Attivo da pochi mesi, Issey mi racconta di aver aperto The Day a Koenji perché è il quartiere dove vive da ormai 14 anni con la sua famiglia: “l’ho visto trasformarsi da ghetto a quartiere giovane e in costante crescita. Sempre più ragazzi stanno aprendo i loro negozi o bar, c’è un bel drinking style e mi piace il fatto che Koenji abbia conservato negli anni la sua atmosfera estremamente locale, senza venire cannibalizzato dalla grande città.”

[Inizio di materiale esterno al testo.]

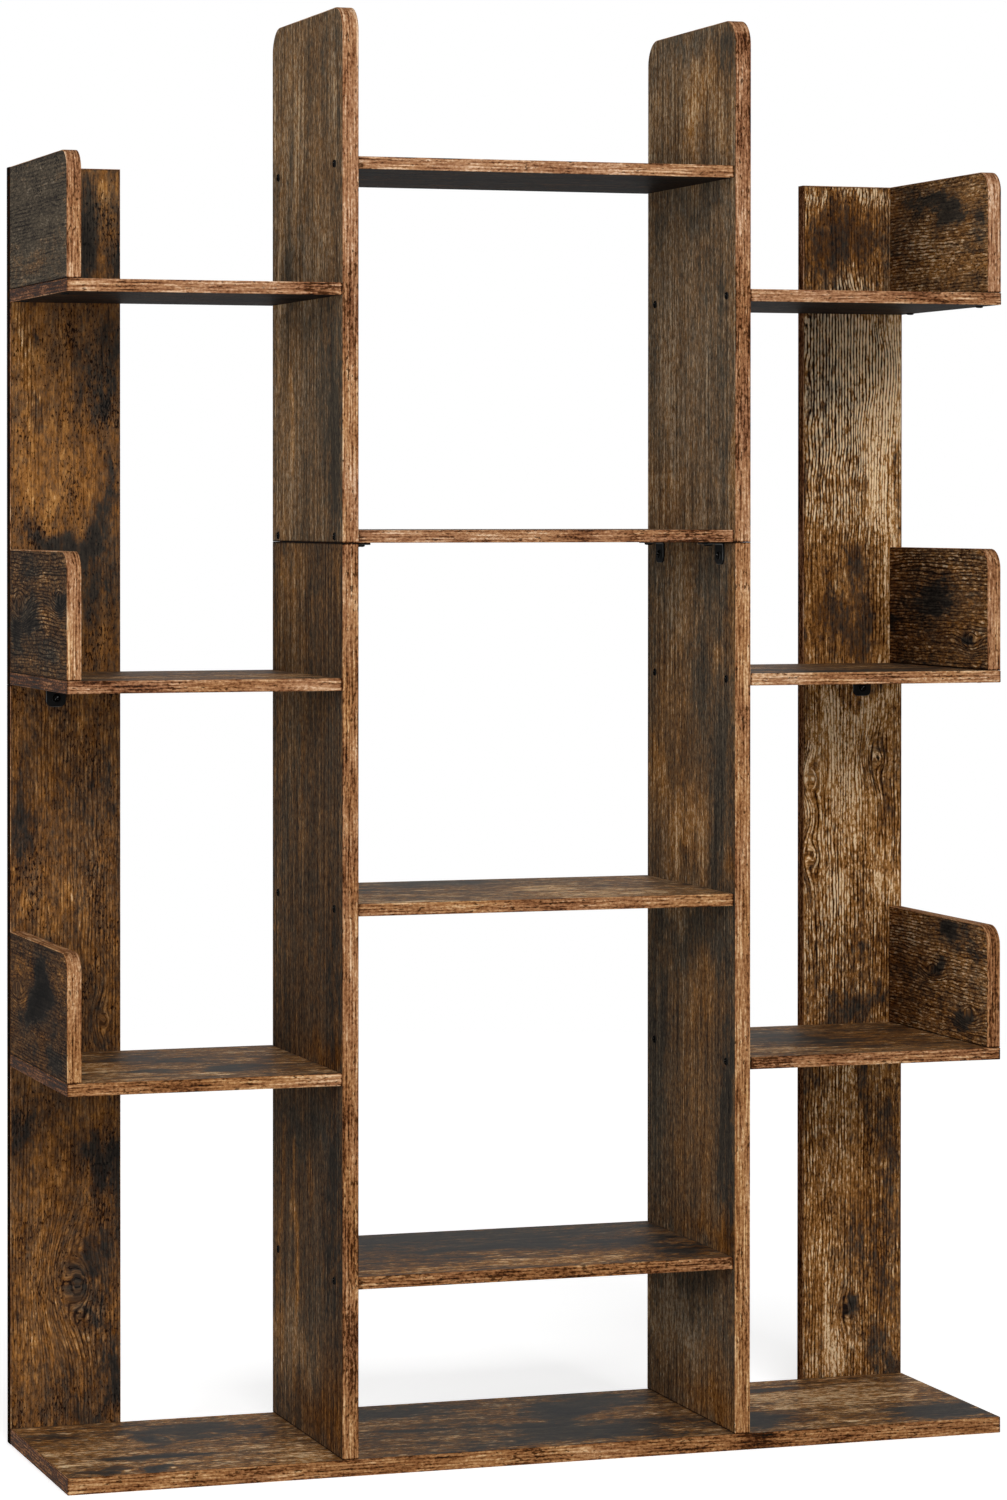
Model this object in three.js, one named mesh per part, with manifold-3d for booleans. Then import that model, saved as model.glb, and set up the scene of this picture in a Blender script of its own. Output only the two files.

Anche Issey fa parte della folta schiera di giapponesi che, stufi di lavorare per conto d’altri, decidono ad un certo punto della loro vita di seguire la loro passione e aprire un posto tutto loro. Lasciato il lavoro come chef a Roppongi, Issey propone ora una raffinata cucina internazionale e un parco gin in costante crescita, ospitando saltuariamente eventi e mostre. “Mi piacerebbe che The Day potesse ospitare l’arte dei miei amici della zona, e diventare un punto d’incontro per quanto riguarda il loro modo di fare moda, pittura, fotografia…”.

È interessante notare come ciascuno di questi giovani gestori viva molto sentitamente il proprio ruolo sociale, costruendo un tessuto di supporto alla creatività del quartiere che sfocia spesso in un fitto calendario di concerti, mostre, dj set e esperimenti culinari. Tra barman si scambiano bottiglie rare, assaggini fugaci e dritte musicali, costruendo passo dopo passo un network collaborativo e affettivo che rende Koenji un piccolo paradiso di libertà solidale dal cuore sì metropolitano, ma al tempo stesso irriverente e indipendente. Non per niente il movimento punk giapponese, si sussurra, è nato proprio da qui.